3.    Look at yourself once and a while.
You are a dickhead every once and a while. You’ll expect too much from people, you’ll let your mouth run away from people and believe your friends owe every bit of tie in their life to you. You’re going to be a dickhead, you might even be one right now and not know it. Take a look at yourself and check yourself my friend. It’s not a fucking bad thing for crying out loud, it’s something you’ve got to do to progress as a person. Invest in you yeah? That doesn’t just mean treating you to a coffee on a shit day or buying fancy underwear on a Friday; it’s seeing your behaviour as problematic and fixing it. No one likes a dickhead.

4.    You wont build an empire in a day, but you can start one in a week.
Real Life Things can take a lot of patience and hard work, but it won’t be Real if there wasn’t any Hard Work, would it? DON’T GROAN OH MY GOD.  Like I said, get on with it. Get grafting like a #GIRLBOSS and make your hands dirty by the end of the day. Be proud of each of your accomplishments, no matter how small because they’re all going to amount to something in the end. Yeah, maybe not what you’re got in mind right now but in life shit happens for a reason, so roll with it and manipulate it to your advantage. TURN BADASS GIRLS. Get badass to fuck, don’t think a bit of hard work is for a man and your nails will get wrecked. You might not want to be on a building site, but it doesn’t mean you won’t graft like a boss.  And you can get your nails fixed at the end of the day so you give off that Has-It-All-Without-Trying vibe.
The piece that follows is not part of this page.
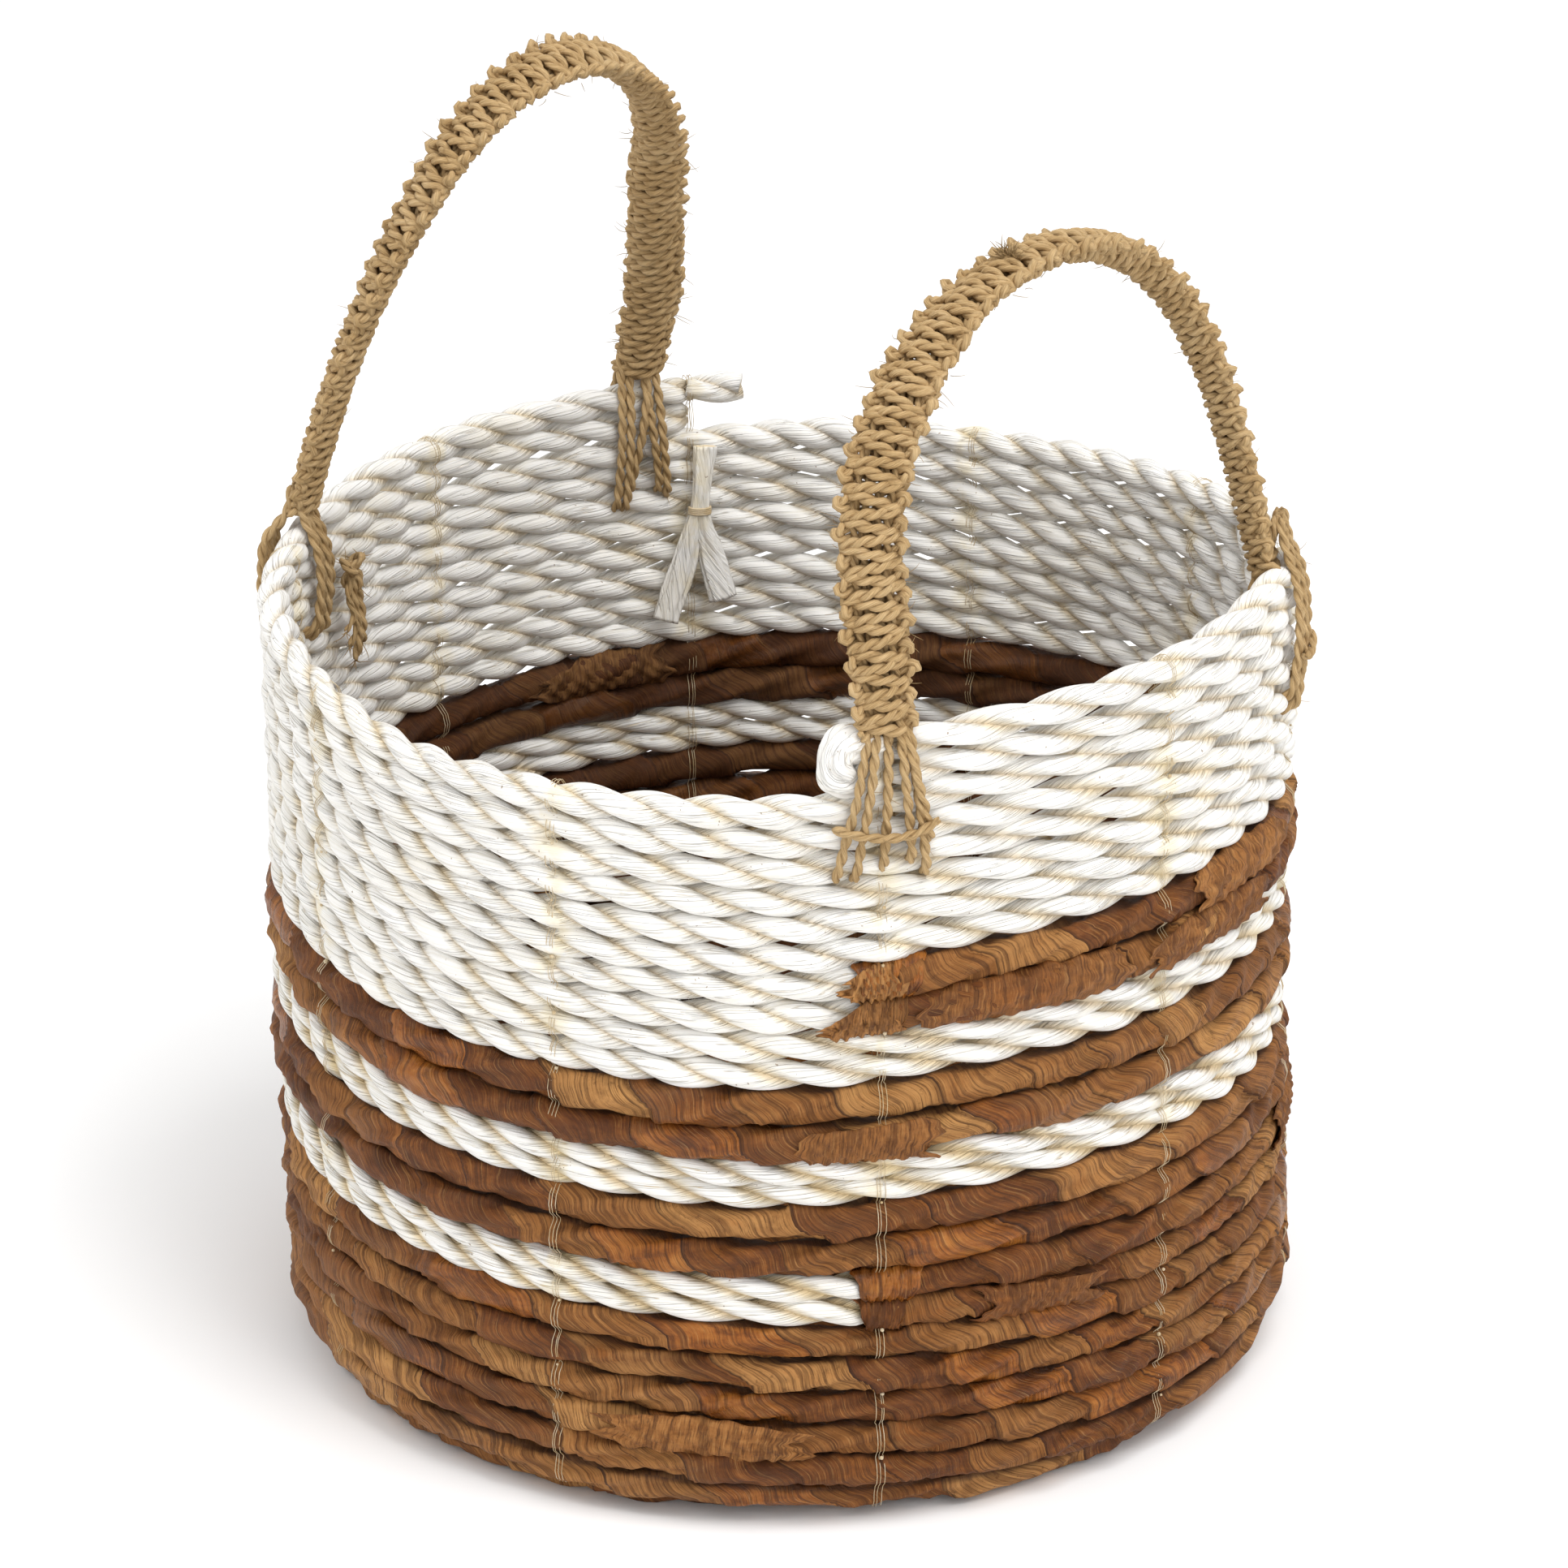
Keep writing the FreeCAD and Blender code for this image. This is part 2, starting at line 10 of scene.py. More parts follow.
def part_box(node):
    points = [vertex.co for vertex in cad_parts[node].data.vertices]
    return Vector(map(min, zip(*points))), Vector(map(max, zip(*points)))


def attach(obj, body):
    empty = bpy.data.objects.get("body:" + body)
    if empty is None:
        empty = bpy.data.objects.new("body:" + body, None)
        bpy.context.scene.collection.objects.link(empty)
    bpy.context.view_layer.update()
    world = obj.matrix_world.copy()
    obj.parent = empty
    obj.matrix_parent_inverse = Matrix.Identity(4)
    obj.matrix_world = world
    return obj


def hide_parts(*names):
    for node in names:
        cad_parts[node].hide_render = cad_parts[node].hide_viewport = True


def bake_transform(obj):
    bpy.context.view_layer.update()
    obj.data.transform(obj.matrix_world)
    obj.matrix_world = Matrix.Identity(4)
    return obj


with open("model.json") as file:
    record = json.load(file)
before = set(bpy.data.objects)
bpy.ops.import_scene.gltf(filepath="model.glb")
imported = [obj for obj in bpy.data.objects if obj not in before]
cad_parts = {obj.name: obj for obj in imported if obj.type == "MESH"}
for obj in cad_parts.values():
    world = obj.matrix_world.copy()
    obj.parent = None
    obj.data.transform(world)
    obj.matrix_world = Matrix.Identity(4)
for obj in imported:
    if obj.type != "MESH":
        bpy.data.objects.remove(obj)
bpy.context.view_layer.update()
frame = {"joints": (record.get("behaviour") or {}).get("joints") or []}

So I’m sorry if I’ve kicked the world from under you


 but I reckon you and I both needed that pep talk. Generation Z isn’t going to be like the past; for one we CANNOT ruin the housing economy, Lord knows how badly that fucked our parents up. So step back from thinking things are going to happen straight away and put a bit of work in.

And this Valentine’s remind yourself of one thing; in this world you are yours and yours alone first. Oh and maybe stick your neck out on the line when it comes to being vulnerable yeah? Get out the habit of screens and swiping right, our eyes need a break.